Très probablement bientôt. Je rappelle quand même que deux des jeux ont des co-auteurs.

Des projets de nouveaux jeux ? Pour 2004 ?
Oui, un ou deux.

Tu étais présent à Essen et sur d'autres salons, qu'apportent-ils à une entreprise comme la tienne ?
Avoir un stand non, mais traîner dans les allées du salon de Paris, Nüremberg et Essen est indispensable.
Par ailleurs je mets un point d’honneur à honorer le maximum de festivals et de conventions de joueurs dans la mesure de mes disponibilités.

2003 semble avoir été une bonne année pour le monde du jeu (entre autre en France), que penses-tu justement de ce marché ?
C’est très bien … Mais je trouve quand même que ça s’emballe un peu, plus de cent jeux français nouveaux en 2003. Probablement près de cent cinquante en 2004.
Il y aura des morts et certains devraient trier un peu les projets, il ne faudrait pas tomber dans une récession à l’Allemande !

Et la tendance actuelle te semble plutôt positive ?
Oui surtout que certains signes montrent que le jeu de société revient à la mode dans les nouvelles générations.

Et dans cinq ans ?
On rêve d’un développement comparable à la B.D, mais ma modeste expérience m’a habitué plutôt à des cycles forts et d’autres moins.

Enfin, tu as un petit site internet pour présenter tes jeux. Quel est ton retour d'expérience là-dessus ?
C’est une belle petite goutte d’eau dans l’océan ( un millier de visite le premier mois), il ne faut pas pour autant négliger le contact physique (sic !) direct avec les joueurs.

Penses-tu qu'Internet soit indispensable pour se faire connaître ?
C’est le minimum aujourd’hui.

Tu proposes même tes jeux à la vente, voire même à des tarifs avantageux si on achète des lots.

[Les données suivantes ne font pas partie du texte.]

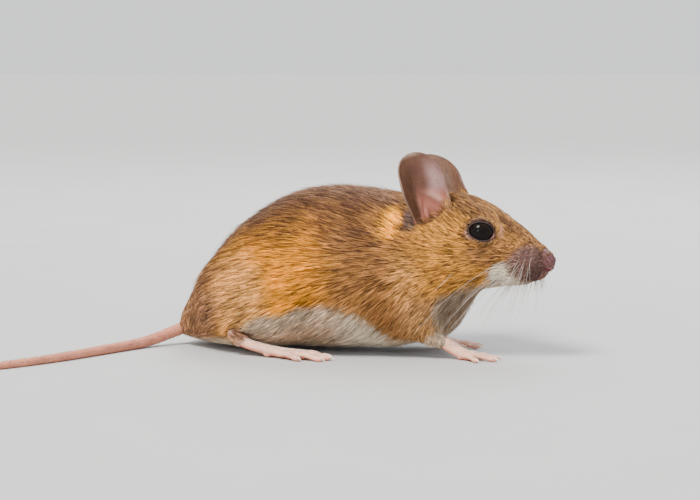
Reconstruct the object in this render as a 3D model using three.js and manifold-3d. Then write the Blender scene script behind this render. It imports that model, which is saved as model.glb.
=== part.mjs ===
// Field mouse, life size, crouched with all four feet on the floor and its head turned a little to its right.
// Millimetres, +X towards the nose, +Y to the mouse's left, +Z up. The body is shaped straight and alike on
// both sides as a field of named masses, the head is then turned, and thin cuts divide the whole into pieces.

import * as THREE from "three";
import { mergeVertices } from "three/addons/utils/BufferGeometryUtils.js";
import Module from "manifold-3d";

const wasm = await Module();
wasm.setup();

const { degToRad, lerp, smoothstep } = THREE.MathUtils;

// ---------------------------------------------------------------- driving sizes

const GAP = 0.3; // clearance between neighbouring pieces

// The neck bends between two places along X, and all in front of them turns about the pivot.
const HEAD_TURN = { angle: degToRad(-9), starts: 6, ends: 20, pivot: 13 };

const EYE = { at: [29.5, 5.4, 25.5], radius: 2.65 };
const NOSE = { at: [41.3, 0, 20], half: [1.9, 1.75, 1.75] };
const EAR = { root: [18, 6, 26.8], height: 14.4, halfWidth: 6.2, widest: 0.55, bend: 1.65, thickness: 0.7 };
const MOUTH = { front: 38, back: 29.5, height: 16.2 };

// The belly is pressed towards the floor: nothing of the coat hangs lower, and it rounds into that level.
const BELLY = { clearance: 0.7, rounding: 3 };

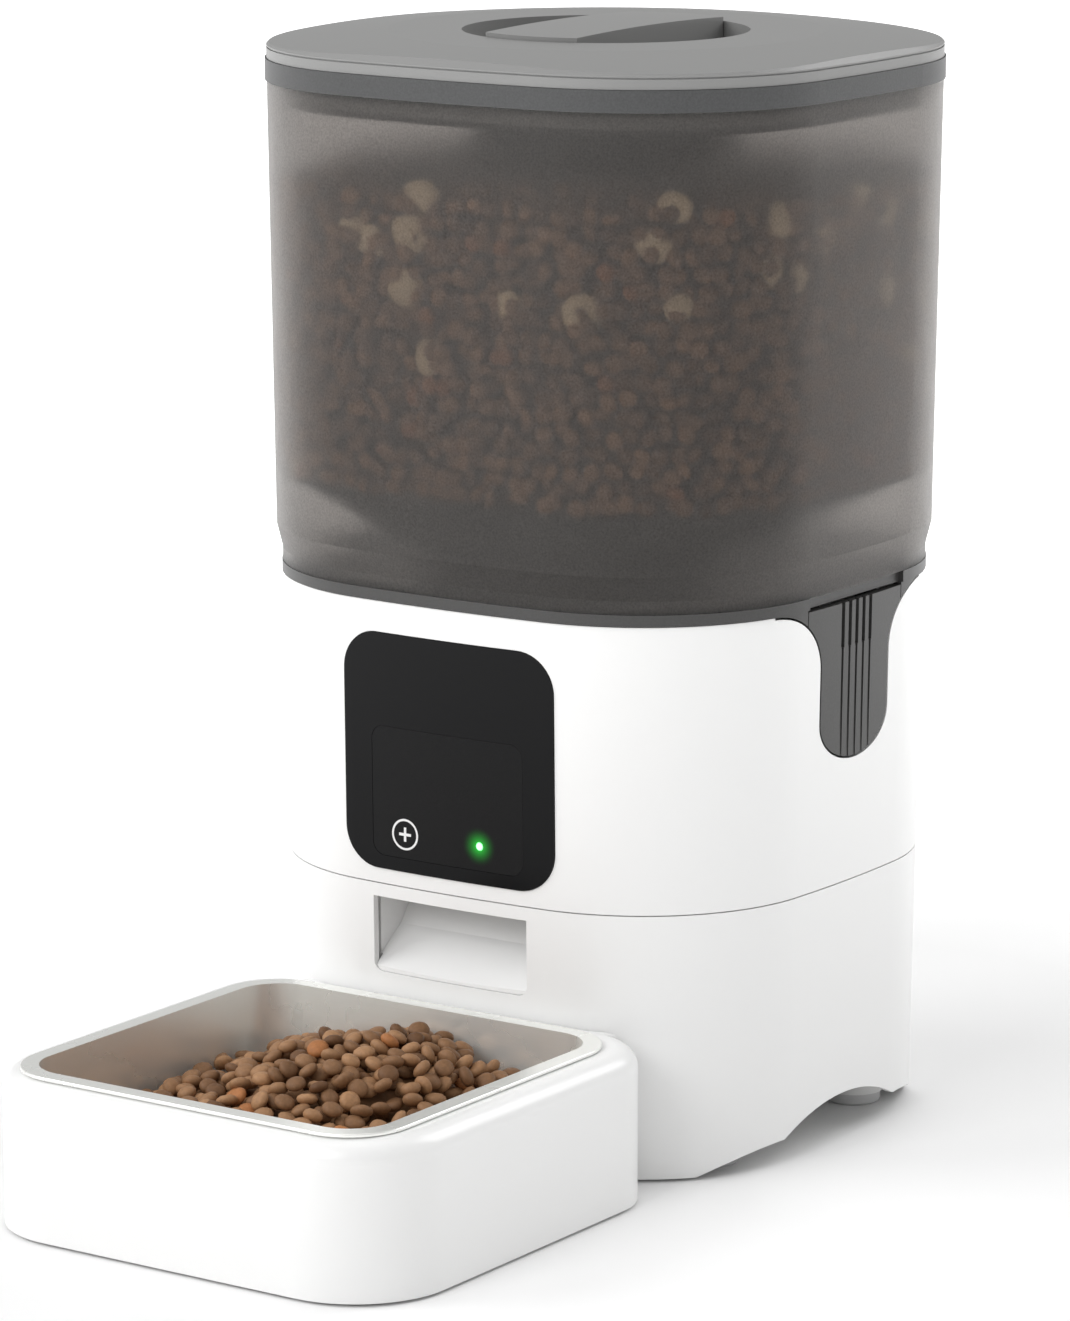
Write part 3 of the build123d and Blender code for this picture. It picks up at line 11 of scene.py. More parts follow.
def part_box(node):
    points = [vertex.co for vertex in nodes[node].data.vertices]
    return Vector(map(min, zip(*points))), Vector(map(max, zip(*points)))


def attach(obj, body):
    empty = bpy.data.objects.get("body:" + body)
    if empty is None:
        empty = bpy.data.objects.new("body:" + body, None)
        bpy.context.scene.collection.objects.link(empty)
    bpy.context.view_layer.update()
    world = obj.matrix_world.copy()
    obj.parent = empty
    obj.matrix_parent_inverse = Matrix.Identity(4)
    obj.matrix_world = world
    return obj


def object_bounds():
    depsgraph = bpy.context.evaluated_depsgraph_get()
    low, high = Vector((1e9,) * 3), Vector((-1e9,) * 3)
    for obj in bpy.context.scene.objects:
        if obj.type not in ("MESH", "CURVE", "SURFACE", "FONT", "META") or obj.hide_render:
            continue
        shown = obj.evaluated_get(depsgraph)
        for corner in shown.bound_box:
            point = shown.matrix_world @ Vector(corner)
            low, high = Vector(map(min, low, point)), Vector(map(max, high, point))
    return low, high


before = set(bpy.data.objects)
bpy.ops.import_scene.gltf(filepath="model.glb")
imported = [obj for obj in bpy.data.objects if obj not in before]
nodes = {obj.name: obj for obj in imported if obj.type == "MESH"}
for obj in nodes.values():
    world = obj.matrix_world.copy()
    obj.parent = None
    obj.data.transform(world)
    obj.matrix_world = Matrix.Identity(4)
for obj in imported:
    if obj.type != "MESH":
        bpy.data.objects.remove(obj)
cad_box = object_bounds()


# ---- The room --------------------------------------------------------------------------------
# A plain pale floor under soft studio light. The feeder stands a little to the side of the
# camera's line, which looks down on it from the front right.

CAMERA_PLACE = (1.03424, -1.47483, 0.53314)
CAMERA_TURN = radians(34.51)
CAMERA_DIP = radians(11.75)
CAMERA_LENS = 159.1
CAMERA_SENSOR = 36.0
CAMERA_SIGHT = 60.0

camera_data = bpy.data.cameras.new("camera")
camera_data.lens = CAMERA_LENS
camera_data.sensor_width = CAMERA_SENSOR
camera_data.clip_end = CAMERA_SIGHT
camera = bpy.data.objects.new("camera", camera_data)
camera.location = CAMERA_PLACE
camera.rotation_euler = (pi / 2 - CAMERA_DIP, 0.0, CAMERA_TURN)
bpy.context.scene.collection.objects.link(camera)
bpy.context.scene.camera = camera
bpy.context.scene.view_settings.view_transform = "Standard"


def softbox(name, azimuth, height, distance, size, power):
    """Large soft light aimed at the feeder; azimuth 0 is in front, and grows to the right."""
    light = bpy.data.lights.new(name, "AREA")
    light.size = size
    light.energy = power
    holder = bpy.data.objects.new(name, light)
    turn, rise = radians(azimuth), radians(height)
    side = Vector((sin(turn) * cos(rise), -cos(turn) * cos(rise), sin(rise)))
    holder.location = (cad_box[0] + cad_box[1]) / 2 + distance * side
    holder.rotation_euler = (-side).to_track_quat("-Z", "Y").to_euler()
    bpy.context.scene.collection.objects.link(holder)


softbox("key_light", -55, 35, 3.0, 1.7, 35)
softbox("front_light", -6, 30, 3.0, 1.5, 27)
softbox("top_light", 0, 88, 2.4, 1.8, 9)
softbox("back_light", 155, 35, 2.5, 1.4, 24)


def set_inputs(node, inputs):
    """Values for a node's inputs, by name with spaces written as underscores."""
    for name, value in inputs.items():
        node.inputs[name.replace("_", " ")].default_value = value
    return node


def place(tree, kind, operation=None, **inputs):
    """New node with its inputs given by name."""
    node = tree.nodes.new(kind)
    if operation:
        node.operation = operation
    return set_inputs(node, inputs)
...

Cela représente beaucoup de ventes ?
3 pour 1 000.
C’est juste un service pour ceux qui ne pourraient pas trouver autrement.
Je préfère que le maximum de gens aillent dans les magasins spécialisés, qui sont la seule clé d’un succès à long terme pour notre petit milieu prometteur.

Un dernier mot pour la fin ?
Je souhaite que tous ceux qui s’investissent à fond dans leurs passions en tirent le maximum de plaisir et de sérénité ( ploumf !).